EXERCISE DIRECTIONS - Only lines with the word "copy" are needed; collect each of them from the listing below.
● ● ● ●
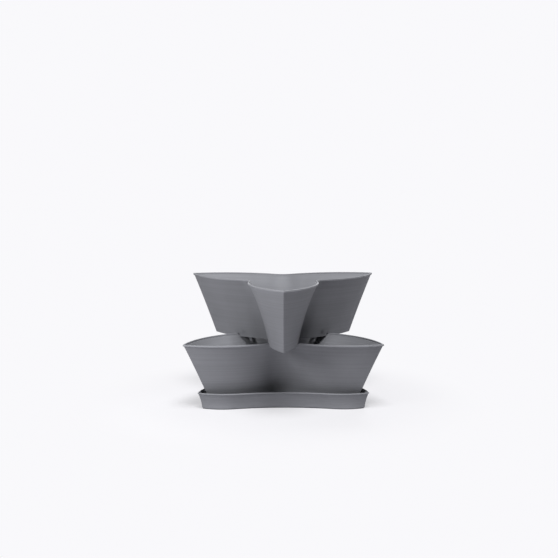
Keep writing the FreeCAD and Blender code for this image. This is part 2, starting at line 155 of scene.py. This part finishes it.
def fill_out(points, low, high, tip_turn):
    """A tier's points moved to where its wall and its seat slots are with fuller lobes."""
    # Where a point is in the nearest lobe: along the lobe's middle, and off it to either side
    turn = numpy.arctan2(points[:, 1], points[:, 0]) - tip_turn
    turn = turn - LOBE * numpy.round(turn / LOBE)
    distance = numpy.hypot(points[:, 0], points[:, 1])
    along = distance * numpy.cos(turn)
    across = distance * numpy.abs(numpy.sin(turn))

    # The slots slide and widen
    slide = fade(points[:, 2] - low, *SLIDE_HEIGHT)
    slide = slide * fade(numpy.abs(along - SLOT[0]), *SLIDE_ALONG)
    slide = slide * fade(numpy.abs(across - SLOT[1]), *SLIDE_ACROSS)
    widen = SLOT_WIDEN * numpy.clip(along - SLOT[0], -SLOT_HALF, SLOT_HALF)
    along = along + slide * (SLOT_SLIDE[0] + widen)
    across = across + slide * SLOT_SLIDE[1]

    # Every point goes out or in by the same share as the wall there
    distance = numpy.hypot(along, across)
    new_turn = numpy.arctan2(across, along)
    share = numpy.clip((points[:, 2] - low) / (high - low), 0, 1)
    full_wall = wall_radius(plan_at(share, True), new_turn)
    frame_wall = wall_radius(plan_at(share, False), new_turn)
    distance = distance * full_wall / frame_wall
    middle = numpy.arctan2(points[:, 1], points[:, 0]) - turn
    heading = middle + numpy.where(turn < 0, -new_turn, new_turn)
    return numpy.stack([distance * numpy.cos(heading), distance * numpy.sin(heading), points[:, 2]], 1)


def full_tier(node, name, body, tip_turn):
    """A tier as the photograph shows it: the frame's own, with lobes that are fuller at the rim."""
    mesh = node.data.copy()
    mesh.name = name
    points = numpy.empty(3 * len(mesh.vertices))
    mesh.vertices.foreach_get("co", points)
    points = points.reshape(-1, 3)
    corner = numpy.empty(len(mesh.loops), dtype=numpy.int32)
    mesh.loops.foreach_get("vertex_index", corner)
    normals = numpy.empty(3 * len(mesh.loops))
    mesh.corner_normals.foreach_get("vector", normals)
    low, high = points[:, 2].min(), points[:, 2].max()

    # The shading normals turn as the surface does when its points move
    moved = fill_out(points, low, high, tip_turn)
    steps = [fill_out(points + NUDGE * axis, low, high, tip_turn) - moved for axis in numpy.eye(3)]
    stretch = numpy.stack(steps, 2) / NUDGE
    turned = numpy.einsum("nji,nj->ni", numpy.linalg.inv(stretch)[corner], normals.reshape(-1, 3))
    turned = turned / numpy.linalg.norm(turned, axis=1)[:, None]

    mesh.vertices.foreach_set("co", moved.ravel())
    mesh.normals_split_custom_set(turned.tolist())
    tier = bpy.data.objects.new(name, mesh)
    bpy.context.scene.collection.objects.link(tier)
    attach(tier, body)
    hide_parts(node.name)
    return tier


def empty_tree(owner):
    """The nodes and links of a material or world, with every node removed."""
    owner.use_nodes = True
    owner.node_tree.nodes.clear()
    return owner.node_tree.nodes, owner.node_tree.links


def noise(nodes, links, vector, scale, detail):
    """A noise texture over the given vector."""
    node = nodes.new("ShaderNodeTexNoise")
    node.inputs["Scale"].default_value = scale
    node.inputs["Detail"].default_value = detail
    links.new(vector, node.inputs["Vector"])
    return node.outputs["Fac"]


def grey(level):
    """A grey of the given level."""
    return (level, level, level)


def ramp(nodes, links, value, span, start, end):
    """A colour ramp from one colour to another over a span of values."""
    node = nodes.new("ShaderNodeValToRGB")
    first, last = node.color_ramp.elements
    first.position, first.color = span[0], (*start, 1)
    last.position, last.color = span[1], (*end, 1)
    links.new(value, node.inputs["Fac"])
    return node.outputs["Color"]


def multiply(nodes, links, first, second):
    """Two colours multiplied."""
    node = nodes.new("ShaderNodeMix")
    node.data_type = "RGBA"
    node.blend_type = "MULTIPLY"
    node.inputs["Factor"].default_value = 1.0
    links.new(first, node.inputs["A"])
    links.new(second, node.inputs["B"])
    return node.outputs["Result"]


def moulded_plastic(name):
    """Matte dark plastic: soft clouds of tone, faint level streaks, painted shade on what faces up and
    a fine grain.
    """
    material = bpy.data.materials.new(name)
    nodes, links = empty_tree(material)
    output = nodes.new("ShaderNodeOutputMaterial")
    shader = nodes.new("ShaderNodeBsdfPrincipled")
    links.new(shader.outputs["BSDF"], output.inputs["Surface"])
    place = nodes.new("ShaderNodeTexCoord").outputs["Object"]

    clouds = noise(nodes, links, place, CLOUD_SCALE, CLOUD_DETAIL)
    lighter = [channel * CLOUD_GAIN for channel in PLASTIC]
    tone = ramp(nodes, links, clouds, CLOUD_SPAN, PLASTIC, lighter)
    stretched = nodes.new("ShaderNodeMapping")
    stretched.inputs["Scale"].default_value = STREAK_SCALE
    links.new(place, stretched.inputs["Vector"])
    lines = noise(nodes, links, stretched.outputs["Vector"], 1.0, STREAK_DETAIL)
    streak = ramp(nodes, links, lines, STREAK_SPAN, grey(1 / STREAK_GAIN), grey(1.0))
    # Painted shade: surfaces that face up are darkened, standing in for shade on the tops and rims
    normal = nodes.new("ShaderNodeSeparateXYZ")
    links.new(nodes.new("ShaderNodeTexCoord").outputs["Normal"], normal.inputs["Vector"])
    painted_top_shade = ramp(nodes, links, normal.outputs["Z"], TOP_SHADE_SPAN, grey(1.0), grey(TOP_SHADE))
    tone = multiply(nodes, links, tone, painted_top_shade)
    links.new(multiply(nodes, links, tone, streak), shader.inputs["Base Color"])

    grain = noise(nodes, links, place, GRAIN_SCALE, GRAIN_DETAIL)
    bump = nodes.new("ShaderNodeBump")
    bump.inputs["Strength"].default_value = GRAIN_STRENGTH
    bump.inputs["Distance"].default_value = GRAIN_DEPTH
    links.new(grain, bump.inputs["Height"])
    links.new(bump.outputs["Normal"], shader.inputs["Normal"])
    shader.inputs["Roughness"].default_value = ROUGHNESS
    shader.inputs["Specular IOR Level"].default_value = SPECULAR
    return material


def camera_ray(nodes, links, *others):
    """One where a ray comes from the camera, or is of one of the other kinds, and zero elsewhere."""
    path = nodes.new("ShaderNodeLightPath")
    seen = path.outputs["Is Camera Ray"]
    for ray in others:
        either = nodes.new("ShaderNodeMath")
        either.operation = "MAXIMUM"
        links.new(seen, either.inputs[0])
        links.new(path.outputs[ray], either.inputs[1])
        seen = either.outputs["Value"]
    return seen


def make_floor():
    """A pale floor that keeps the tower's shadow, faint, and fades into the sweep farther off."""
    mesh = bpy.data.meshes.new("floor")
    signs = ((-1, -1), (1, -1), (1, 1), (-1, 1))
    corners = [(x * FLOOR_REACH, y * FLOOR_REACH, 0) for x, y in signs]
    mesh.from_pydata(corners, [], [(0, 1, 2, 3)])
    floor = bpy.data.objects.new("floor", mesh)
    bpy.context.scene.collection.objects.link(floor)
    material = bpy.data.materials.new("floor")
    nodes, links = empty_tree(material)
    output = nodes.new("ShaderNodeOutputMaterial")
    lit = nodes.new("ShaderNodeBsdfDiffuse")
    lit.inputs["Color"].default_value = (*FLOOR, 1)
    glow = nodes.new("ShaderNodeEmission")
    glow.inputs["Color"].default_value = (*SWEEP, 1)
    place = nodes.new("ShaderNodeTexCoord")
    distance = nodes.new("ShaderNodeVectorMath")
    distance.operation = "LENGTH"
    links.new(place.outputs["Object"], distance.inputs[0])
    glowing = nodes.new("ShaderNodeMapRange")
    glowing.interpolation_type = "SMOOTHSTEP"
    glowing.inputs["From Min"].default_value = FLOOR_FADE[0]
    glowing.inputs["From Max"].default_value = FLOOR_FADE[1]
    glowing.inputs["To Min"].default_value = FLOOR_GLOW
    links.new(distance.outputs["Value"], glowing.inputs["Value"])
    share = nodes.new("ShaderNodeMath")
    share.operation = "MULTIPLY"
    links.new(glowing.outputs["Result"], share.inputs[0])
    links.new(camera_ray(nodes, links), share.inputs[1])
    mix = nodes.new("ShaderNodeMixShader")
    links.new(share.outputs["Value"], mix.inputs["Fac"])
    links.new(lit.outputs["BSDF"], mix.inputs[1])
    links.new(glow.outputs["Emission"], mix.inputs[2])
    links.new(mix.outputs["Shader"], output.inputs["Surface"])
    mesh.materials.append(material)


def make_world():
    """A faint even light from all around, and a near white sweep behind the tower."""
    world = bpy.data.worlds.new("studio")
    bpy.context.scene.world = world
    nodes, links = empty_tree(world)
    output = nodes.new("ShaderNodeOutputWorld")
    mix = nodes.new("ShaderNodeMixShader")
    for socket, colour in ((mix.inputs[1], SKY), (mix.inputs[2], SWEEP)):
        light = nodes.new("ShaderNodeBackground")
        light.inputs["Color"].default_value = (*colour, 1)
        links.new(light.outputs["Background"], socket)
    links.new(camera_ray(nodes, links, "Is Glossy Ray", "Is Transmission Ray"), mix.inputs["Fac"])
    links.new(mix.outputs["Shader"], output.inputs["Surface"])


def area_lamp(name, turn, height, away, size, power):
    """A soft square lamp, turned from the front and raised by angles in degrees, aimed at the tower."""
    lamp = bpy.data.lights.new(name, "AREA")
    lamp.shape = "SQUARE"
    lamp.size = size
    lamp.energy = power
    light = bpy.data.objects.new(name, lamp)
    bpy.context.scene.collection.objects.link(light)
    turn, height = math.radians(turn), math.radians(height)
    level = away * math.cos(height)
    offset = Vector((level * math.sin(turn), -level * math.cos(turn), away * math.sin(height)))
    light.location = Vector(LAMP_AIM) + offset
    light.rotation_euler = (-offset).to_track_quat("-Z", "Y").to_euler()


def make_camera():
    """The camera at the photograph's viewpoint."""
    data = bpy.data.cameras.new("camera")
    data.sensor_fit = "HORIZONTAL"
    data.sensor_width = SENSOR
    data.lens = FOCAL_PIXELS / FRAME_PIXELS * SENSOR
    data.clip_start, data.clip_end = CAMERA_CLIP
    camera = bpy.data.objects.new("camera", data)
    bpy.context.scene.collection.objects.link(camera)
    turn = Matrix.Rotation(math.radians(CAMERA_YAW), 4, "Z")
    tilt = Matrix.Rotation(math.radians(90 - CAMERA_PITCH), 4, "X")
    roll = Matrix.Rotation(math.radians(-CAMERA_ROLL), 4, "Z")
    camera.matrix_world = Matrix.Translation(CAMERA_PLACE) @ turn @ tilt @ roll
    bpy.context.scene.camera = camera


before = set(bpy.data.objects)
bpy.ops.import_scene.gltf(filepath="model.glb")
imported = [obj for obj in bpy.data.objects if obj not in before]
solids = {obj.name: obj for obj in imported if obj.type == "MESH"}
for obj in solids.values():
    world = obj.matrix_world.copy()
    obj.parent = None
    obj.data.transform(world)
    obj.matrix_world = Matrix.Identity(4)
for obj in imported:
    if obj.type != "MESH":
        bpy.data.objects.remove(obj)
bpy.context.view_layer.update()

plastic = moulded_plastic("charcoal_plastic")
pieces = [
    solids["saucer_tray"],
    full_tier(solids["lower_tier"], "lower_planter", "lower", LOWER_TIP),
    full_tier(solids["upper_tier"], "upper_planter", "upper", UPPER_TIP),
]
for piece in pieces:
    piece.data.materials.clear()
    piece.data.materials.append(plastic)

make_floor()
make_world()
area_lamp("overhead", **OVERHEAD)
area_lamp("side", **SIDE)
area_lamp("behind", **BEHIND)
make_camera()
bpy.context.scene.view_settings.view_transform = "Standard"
● ● ● ●
SOLUTION TO THIS EXERCISE -
    mesh = node.data.copy()
    world = obj.matrix_world.copy()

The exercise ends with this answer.